D’abord, la population française est relativement plus jeune que la plupart des autres pays européens (il suffit pour s’en convaincre de regarder l’âge médian et la pyramide des âges de l’ensemble des pays européens). Or les actifs plus jeunes ont davantage besoin de passer du temps avec leurs pairs « en vrai » pour se former et construire des réseaux. C’est d’ailleurs pour les plus jeunes que la période de confinement a été la plus difficile du point de vue professionnel. Faire un stage ou intégrer une nouvelle équipe à distance, c’est beaucoup plus difficile que poursuivre une activité avec une équipe que l’on connaît bien !

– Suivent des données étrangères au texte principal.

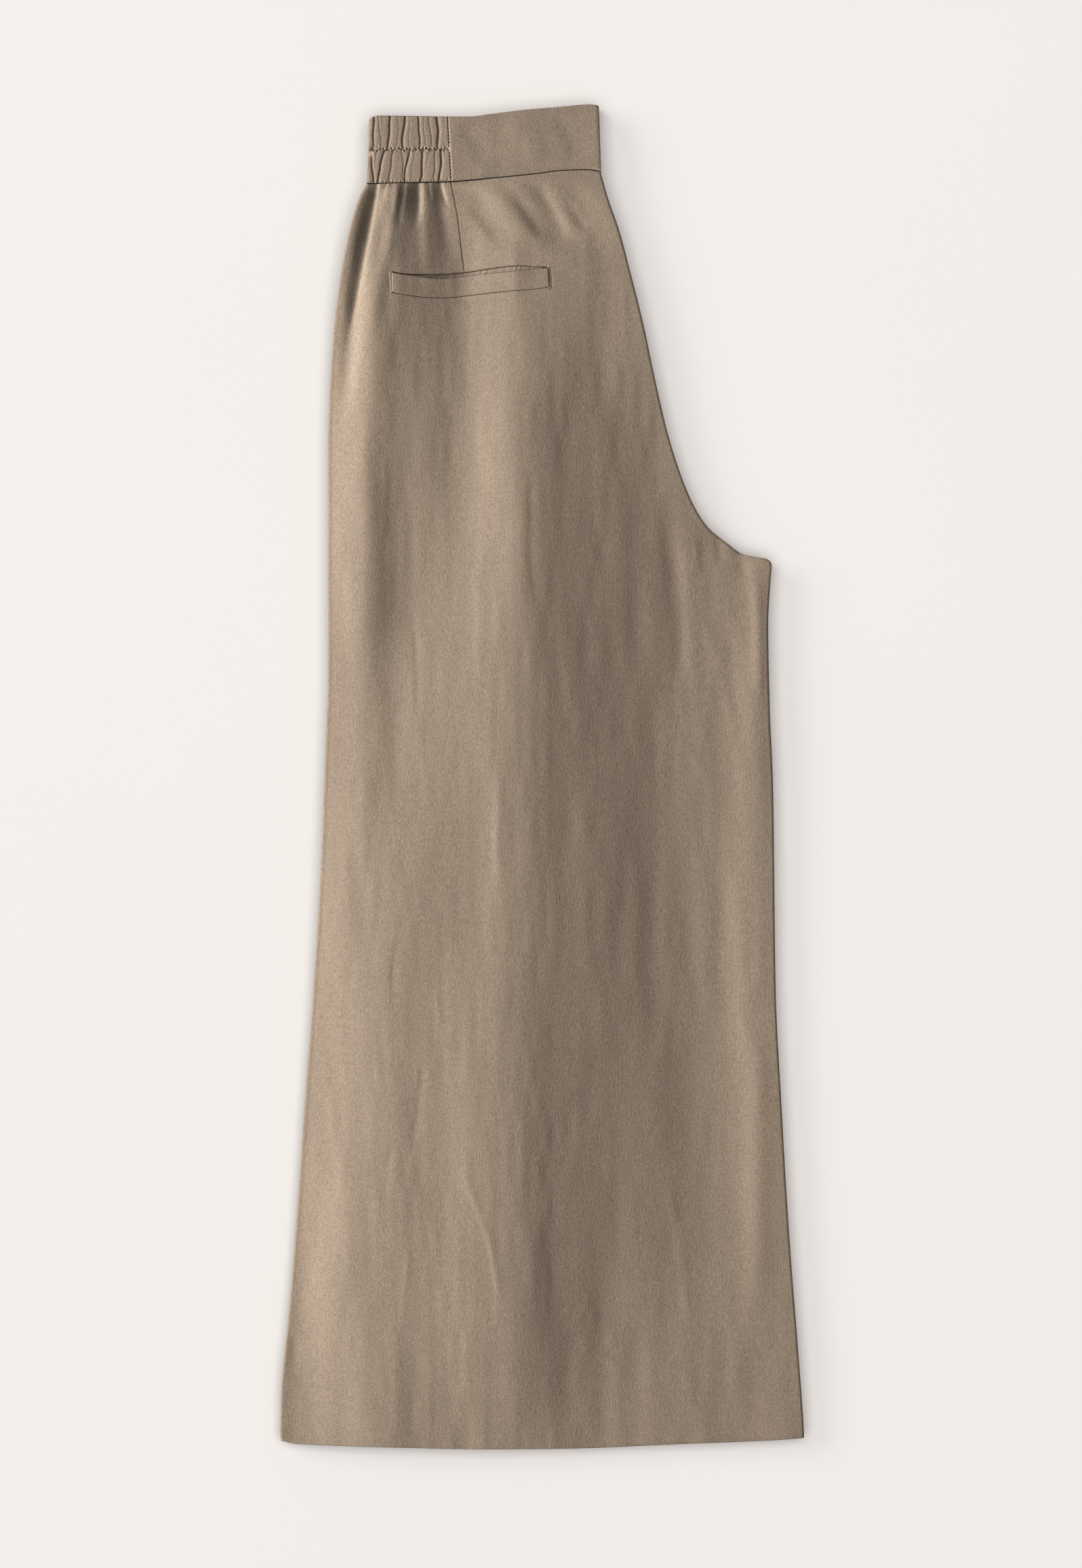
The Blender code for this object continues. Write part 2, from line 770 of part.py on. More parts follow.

Ensuite, il existe certaines caractéristiques culturelles françaises qui nous font valoriser davantage les moments de partage physique. Comme l’explique Erin Meyer dans son livre La carte des différences culturelles et comme je l’ai détaillé dans cet article pour l’Institut Montaigne, on peut citer trois éléments culturels. Le mode de communication dans la culture française nécessite un « contexte » plus élevé. Le leadership est plus hiérarchique que dans les pays d’Europe du Nord (or la rigidité statutaire et hiérarchique s’accommode mal du télétravail). La confiance repose sur une part d’affectif plus forte qui dépend de moments d’intimité partagée (c’est pour cela que les repas jouent un rôle important au travail, contrairement au Royaume-Uni ou aux Pays-Bas, par exemple).

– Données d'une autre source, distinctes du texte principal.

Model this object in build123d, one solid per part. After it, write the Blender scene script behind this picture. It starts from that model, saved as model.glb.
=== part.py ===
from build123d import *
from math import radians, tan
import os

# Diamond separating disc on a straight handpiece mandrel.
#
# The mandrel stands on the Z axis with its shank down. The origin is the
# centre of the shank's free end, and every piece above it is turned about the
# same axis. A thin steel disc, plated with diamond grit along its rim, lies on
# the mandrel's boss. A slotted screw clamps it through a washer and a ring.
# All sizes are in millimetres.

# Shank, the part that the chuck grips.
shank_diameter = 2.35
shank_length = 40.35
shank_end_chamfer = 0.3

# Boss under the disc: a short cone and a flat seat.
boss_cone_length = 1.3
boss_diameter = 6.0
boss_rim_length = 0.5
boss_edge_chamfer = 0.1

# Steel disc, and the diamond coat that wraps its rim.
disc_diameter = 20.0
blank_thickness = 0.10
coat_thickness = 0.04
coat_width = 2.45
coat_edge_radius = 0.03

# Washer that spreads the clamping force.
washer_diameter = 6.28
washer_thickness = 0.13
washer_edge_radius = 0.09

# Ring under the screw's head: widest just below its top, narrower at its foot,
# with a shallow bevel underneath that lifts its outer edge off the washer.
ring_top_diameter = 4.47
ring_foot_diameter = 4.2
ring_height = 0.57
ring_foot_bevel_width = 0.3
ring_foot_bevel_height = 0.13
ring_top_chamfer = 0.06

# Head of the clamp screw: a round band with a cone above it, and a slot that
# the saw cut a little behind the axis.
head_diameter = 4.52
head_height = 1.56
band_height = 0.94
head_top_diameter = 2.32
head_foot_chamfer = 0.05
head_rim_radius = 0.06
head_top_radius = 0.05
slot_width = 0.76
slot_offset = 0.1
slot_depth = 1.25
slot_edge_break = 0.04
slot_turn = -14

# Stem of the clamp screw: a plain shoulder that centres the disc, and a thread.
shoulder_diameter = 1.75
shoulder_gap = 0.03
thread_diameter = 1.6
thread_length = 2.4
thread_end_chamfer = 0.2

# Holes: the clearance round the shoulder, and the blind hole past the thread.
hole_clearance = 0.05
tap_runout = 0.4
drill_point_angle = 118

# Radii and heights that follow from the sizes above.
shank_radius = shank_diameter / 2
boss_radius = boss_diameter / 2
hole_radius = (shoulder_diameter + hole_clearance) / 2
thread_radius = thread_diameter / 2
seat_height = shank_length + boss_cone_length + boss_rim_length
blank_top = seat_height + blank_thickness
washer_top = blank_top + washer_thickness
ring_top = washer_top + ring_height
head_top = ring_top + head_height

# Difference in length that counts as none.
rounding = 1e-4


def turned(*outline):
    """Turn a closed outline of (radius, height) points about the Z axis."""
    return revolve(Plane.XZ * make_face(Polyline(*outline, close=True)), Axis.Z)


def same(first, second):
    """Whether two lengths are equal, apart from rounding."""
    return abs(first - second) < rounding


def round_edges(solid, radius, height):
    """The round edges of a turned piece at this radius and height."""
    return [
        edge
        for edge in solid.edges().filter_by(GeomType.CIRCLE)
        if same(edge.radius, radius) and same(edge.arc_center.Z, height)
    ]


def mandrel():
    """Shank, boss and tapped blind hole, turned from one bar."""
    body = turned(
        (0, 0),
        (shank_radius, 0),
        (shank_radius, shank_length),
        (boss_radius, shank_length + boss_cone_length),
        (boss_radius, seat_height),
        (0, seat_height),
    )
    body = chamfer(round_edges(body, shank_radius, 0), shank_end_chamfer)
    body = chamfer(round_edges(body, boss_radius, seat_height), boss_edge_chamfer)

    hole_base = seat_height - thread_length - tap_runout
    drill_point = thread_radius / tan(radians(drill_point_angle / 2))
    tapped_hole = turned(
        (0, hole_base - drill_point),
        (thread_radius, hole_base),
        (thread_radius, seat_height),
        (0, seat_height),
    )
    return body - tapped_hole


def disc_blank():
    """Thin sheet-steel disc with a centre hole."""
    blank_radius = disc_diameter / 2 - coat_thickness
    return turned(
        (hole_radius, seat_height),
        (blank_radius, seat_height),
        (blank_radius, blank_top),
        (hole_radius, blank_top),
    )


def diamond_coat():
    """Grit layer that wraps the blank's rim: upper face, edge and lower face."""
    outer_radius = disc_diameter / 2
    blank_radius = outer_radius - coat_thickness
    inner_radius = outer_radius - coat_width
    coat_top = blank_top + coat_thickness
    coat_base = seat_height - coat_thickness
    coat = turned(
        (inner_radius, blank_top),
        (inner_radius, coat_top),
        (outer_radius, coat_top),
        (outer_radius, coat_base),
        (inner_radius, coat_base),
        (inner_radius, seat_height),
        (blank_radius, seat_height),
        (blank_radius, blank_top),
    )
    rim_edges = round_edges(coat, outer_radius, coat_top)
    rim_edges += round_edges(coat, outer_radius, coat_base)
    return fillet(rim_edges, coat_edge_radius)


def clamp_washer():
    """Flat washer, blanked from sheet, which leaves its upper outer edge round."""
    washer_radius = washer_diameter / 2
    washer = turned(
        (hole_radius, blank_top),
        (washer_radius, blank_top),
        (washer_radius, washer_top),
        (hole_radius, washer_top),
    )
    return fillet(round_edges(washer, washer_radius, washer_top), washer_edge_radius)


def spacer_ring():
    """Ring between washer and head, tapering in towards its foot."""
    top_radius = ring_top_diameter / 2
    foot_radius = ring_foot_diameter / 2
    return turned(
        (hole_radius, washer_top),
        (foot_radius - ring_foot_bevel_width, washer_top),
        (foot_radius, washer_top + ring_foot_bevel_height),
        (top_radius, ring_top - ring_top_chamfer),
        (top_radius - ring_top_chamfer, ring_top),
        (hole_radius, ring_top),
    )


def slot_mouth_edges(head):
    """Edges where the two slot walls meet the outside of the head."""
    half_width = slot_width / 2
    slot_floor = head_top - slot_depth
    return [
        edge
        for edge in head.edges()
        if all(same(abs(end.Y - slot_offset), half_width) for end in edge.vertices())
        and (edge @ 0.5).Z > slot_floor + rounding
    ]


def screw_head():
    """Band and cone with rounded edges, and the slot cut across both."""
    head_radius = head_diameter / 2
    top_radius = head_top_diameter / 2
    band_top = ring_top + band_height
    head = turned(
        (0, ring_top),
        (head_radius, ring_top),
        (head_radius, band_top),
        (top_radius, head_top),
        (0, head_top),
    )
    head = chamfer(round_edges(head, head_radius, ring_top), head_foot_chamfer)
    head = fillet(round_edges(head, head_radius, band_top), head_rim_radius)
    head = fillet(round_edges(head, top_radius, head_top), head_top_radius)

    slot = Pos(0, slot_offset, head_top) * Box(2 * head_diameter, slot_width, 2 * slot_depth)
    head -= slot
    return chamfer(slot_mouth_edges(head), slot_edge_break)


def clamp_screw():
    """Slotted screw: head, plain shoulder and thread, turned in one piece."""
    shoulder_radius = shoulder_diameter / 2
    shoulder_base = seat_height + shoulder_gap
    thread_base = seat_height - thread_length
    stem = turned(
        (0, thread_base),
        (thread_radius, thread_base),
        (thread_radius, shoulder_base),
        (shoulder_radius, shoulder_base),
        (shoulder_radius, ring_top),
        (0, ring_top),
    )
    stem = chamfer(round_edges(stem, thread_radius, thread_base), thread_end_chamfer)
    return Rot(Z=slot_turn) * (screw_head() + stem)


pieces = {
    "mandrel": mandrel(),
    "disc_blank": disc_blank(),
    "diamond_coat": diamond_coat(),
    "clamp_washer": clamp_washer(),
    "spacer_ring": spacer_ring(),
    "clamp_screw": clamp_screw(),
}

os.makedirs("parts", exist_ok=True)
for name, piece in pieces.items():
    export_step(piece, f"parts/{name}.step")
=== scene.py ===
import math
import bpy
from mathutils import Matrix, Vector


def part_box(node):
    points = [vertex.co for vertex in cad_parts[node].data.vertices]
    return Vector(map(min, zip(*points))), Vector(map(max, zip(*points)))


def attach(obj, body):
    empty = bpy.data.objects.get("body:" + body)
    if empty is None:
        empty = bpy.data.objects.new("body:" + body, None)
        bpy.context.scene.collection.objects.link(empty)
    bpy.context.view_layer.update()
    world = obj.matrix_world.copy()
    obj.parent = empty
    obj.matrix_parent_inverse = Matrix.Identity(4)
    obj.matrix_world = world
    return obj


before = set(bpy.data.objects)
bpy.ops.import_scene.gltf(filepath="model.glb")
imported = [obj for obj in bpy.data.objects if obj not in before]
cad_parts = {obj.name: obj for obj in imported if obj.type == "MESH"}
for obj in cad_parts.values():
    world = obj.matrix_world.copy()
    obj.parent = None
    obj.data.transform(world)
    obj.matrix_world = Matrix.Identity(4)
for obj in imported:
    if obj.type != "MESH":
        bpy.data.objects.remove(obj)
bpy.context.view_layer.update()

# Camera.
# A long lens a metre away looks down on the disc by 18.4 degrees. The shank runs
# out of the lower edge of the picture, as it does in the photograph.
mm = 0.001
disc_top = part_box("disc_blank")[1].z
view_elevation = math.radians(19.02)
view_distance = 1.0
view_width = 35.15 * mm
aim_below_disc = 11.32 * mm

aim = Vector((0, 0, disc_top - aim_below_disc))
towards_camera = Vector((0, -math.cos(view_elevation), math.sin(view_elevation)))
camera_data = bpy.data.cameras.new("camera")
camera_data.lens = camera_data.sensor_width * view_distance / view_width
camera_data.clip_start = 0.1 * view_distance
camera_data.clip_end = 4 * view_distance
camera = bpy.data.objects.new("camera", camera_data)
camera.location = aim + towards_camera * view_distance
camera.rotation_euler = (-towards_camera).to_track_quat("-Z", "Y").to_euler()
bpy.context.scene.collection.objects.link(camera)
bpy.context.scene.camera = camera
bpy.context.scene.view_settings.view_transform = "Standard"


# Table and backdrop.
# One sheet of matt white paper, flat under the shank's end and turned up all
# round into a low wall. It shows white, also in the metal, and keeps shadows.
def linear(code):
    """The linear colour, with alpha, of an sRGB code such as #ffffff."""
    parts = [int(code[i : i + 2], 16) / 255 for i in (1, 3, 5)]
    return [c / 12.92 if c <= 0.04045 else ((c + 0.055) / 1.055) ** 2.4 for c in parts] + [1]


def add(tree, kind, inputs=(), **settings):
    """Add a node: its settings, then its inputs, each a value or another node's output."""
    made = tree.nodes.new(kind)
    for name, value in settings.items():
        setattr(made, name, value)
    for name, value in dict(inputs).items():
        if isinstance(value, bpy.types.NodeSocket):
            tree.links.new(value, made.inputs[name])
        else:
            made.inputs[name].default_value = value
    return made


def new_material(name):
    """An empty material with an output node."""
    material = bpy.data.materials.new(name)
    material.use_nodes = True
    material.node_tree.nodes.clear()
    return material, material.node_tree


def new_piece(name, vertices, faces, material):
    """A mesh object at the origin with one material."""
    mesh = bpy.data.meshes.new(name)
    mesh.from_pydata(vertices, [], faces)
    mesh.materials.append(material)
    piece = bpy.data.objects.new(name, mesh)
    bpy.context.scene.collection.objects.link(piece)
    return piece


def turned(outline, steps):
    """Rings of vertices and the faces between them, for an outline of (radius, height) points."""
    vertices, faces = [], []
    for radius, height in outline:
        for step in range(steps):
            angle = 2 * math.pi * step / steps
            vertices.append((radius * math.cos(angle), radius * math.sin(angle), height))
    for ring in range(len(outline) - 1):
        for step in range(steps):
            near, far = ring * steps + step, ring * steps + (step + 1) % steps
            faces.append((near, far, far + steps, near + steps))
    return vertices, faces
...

Mais ces traits culturels et la jeunesse de la population n’empêchent en rien le télétravail hybride. Les plus jeunes sont aussi ceux pour lesquels il est naturel d’avoir un rapport flexible au temps et à l’espace de travail. Tout cela plaide davantage encore pour une hybridation. Qui a dit que le télétravail devait être exclusif ? Pourvu que la pratique soit équilibrée, les Français y sont très favorables et sont bien armés pour tirer profit des deux mondes (le virtuel et le physique).